Tuesday, October 30, 2007

Sister Morgan and the poached egg


Sister Morgan

It’s strange how food can stir memories long buried.
Take fried eggs. I hate them, along with porridge.

But a poached egg?...well that’s different. Every time I eat one I think of Sister Morgan.


I had not been in Craig-y-nos long, perhaps a few months, certainly less than a year, when it happened.

We had been given a fried egg for our supper. Food by the time it reached us from the bowels of the castle, or wherever it came from on its long journey from the hospital kitchen to Ward 2, was cold.

So it was this particular evening the fried egg for my supper was not only cold but it had turned an unpleasant shade of greenish/blue around the edges.

I took an instant dislike to it and set about demolishing it in a technique I had perfected since my arrival in Craig-y-nos with food I didn't like, which was most of it.
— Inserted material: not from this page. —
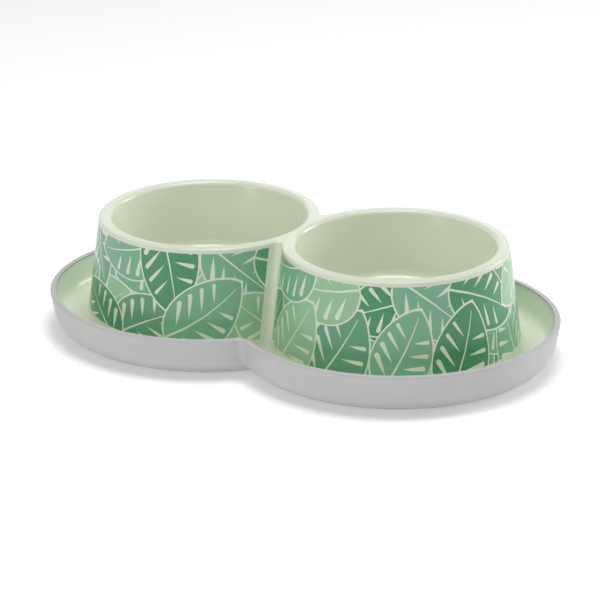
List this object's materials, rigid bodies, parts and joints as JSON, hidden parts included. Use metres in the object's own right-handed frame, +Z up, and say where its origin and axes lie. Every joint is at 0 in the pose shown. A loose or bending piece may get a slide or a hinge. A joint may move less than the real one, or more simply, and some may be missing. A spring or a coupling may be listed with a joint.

I cut it up into small pieces then spread it around the plate thus creating the impression that I had made some attempt to eat it.


Those girls who were up could wrap uneaten food in paper and feed it to the swans on their next walk. Those on the balcony could stuff it down the drain, except porridge had a nasty habit of gurgling back up if it rained often which of course it does in Wales.

Having dissected my cold fried egg into many pieces all it needed was for a sympathetic member of staff to take it away. Nurses I knew from experience, wouldn't but orderlies, especially Mary, would. She took pity on us. Also she wanted to clear away all the plates so she could finish for the evening. Mine was the last as usual.

Would she or wouldn't she?
Mary took it without a word.

She had barely gone out of the ward when I heard the iron gates of the lift crash open.

Trouble. Big trouble.
Within seconds the loud, angry bellowing voice of Dr Huppert could be heard reverberating throughout the corridor demanding to know whose plate Mary was holding and ordering her to take it back.

I am in tears waiting for the return of the offending fried egg.

But instead in walks Sister Morgan a few minutes later brandishing a plate with a warm freshly poached egg and a piece of hot toast with some butter on it.

“Eat this!”
I do .
It tastes delicious. Why couldn't food always be like this I wonder trying to eat and cry at the same time.

Even today I cannot eat a poached egg without remembering Sister Morgan's simple act of kindness that evening many years ago.